The Mediterranean fruitfly Ceratitis capitata (medfly) is an invasive agricultural pest of high economic impact and has become an emerging model for developing new genetic control strategies as an alternative to insecticides. Here, we report the successful adaptation of CRISPR-Cas9-based gene disruption in the medfly by injecting in vitro pre-assembled, solubilized Cas9 ribonucleoprotein complexes (RNPs) loaded with gene-specific single guide RNAs (sgRNA) into early embryos. When targeting the eye pigmentation gene white eye (we), a high rate of somatic mosaicism in surviving G0 adults was observed. Germline transmission rate of mutated we alleles by G0 animals was on average above 52%, with individual cases achieving nearly 100%. We further recovered large deletions in the we gene when two sites were simultaneously targeted by two sgRNAs. CRISPR-Cas9 targeting of the Ceratitis ortholog of the Drosophila segmentation paired gene (Ccprd) caused segmental malformations in late embryos and in hatched larvae. Mutant phenotypes correlate with repair by non-homologous end-joining (NHEJ) lesions in the two targeted genes. This simple and highly effective Cas9 RNP-based gene editing to introduce mutations in C. capitata will significantly advance the design and development of new effective strategies for pest control management.

CRISPR-Cas9 targeted disruption of the yellow ortholog in the housefly identifies the brown body locus.

The classic brown body (bwb) mutation in the housefly Musca domestica impairs normal melanization of the adult cuticle. In Drosophila melanogaster, a reminiscent pigmentation defect results from mutations in the yellow gene encoding dopachrome conversion enzyme (DCE). Here, we demonstrate that the bwb locus structurally and functionally represents the yellow ortholog of Musca domestica, MdY. In bwb Musca strains, we identified two mutant MdY alleles that contain lesions predicted to result in premature truncation of the MdY open reading frame. We targeted wildtype MdY by CRISPR-Cas9 RNPs and generated new mutant alleles that fail to complement existing MdY alleles, genetically confirming that MdY is the bwb locus. We further found evidence for Cas9-mediated interchromosomal recombination between wildtype and mutant bwb alleles. Our work resolves the molecular identity of the classic bwb mutation in Musca domestica and establishes the feasibility of Cas9-mediated genome editing in the Musca model.
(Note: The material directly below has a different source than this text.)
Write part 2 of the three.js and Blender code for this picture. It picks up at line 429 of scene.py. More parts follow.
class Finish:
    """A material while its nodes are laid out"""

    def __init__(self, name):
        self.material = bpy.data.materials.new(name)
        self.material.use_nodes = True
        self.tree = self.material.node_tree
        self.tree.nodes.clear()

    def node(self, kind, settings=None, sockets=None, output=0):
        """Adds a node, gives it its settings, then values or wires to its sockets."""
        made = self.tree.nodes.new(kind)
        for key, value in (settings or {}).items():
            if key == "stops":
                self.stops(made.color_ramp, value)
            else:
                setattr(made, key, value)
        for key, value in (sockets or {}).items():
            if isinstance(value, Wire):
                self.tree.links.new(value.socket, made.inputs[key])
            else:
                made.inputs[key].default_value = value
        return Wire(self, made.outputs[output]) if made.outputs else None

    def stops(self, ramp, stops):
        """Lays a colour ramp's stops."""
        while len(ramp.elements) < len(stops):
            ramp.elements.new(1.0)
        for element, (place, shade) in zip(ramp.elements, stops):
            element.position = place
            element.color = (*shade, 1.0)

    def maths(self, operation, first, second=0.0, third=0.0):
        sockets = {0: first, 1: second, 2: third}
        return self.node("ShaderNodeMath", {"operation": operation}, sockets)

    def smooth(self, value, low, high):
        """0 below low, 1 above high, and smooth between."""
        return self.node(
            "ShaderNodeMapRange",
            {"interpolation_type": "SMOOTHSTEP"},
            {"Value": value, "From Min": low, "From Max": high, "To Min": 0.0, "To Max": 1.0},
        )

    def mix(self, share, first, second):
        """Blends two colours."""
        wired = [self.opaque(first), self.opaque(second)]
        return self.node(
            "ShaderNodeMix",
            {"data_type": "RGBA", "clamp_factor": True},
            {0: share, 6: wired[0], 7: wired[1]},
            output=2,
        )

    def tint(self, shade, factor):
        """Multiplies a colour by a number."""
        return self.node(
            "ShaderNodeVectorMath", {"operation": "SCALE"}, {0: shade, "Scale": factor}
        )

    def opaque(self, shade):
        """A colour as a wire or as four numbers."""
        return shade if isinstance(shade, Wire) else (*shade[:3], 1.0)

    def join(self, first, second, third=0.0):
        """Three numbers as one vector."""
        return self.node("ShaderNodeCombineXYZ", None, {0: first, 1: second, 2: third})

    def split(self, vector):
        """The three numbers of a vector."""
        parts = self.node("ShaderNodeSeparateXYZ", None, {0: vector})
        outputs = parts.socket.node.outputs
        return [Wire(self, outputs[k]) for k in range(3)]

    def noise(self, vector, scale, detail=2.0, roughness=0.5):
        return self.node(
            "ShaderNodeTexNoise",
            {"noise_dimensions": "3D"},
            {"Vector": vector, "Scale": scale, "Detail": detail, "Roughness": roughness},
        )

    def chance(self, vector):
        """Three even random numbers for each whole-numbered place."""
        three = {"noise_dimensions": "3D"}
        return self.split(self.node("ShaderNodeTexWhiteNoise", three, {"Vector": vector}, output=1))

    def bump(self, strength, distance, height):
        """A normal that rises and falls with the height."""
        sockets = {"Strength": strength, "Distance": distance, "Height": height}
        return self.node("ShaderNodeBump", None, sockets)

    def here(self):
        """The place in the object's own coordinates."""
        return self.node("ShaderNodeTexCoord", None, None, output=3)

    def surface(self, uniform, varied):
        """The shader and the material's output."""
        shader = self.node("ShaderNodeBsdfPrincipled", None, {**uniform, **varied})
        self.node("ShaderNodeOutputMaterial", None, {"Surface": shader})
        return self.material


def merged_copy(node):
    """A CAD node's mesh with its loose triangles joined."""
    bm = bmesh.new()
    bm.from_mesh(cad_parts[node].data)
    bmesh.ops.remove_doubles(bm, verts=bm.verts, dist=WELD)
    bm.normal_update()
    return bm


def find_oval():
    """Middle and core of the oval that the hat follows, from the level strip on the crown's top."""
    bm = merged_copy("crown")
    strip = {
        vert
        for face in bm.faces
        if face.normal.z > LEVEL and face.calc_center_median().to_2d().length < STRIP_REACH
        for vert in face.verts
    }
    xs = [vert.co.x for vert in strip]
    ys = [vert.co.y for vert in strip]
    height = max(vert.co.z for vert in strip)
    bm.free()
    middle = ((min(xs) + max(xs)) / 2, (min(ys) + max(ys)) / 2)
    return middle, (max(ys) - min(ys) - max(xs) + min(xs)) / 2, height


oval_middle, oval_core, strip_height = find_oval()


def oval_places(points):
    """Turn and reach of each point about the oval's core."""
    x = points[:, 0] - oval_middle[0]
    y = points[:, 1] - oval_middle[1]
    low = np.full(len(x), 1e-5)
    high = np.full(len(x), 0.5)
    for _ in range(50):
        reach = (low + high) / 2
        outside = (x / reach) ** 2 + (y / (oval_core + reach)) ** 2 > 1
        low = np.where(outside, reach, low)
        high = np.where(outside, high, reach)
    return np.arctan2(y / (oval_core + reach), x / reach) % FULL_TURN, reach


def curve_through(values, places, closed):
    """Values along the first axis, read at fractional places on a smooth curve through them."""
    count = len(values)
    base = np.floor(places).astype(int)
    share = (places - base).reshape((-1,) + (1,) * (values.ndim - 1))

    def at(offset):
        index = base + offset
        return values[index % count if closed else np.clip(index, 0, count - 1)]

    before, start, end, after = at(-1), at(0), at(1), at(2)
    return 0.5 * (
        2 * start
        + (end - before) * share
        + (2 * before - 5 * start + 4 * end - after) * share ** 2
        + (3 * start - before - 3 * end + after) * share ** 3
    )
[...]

The whole genome sequence of the Mediterranean fruit fly, Ceratitis capitata (Wiedemann), reveals insights into the biology and adaptive evolution of a highly invasive pest species.

BACKGROUND: The Mediterranean fruit fly (medfly), Ceratitis capitata, is a major destructive insect pest due to its broad host range, which includes hundreds of fruits and vegetables. It exhibits a unique ability to invade and adapt to ecological niches throughout tropical and subtropical regions of the world, though medfly infestations have been prevented and controlled by the sterile insect technique (SIT) as part of integrated pest management programs (IPMs). The genetic analysis and manipulation of medfly has been subject to intensive study in an effort to improve SIT efficacy and other aspects of IPM control. RESULTS: The 479 Mb medfly genome is sequenced from adult flies from lines inbred for 20 generations. A high-quality assembly is achieved having a contig N50 of 45.7 kb and scaffold N50 of 4.06 Mb. In-depth curation of more than 1800 messenger RNAs shows specific gene expansions that can be related to invasiveness and host adaptation, including gene families for chemoreception, toxin and insecticide metabolism, cuticle proteins, opsins, and aquaporins. We identify genes relevant to IPM control, including those required to improve SIT. CONCLUSIONS: The medfly genome sequence provides critical insights into the biology of one of the most serious and widespread agricultural pests. This knowledge should significantly advance the means of controlling the size and invasive potential of medfly populations. Its close relationship to Drosophila, and other insect species important to agriculture and human health, will further comparative functional and structural studies of insect genomes that should broaden our understanding of gene family evolution.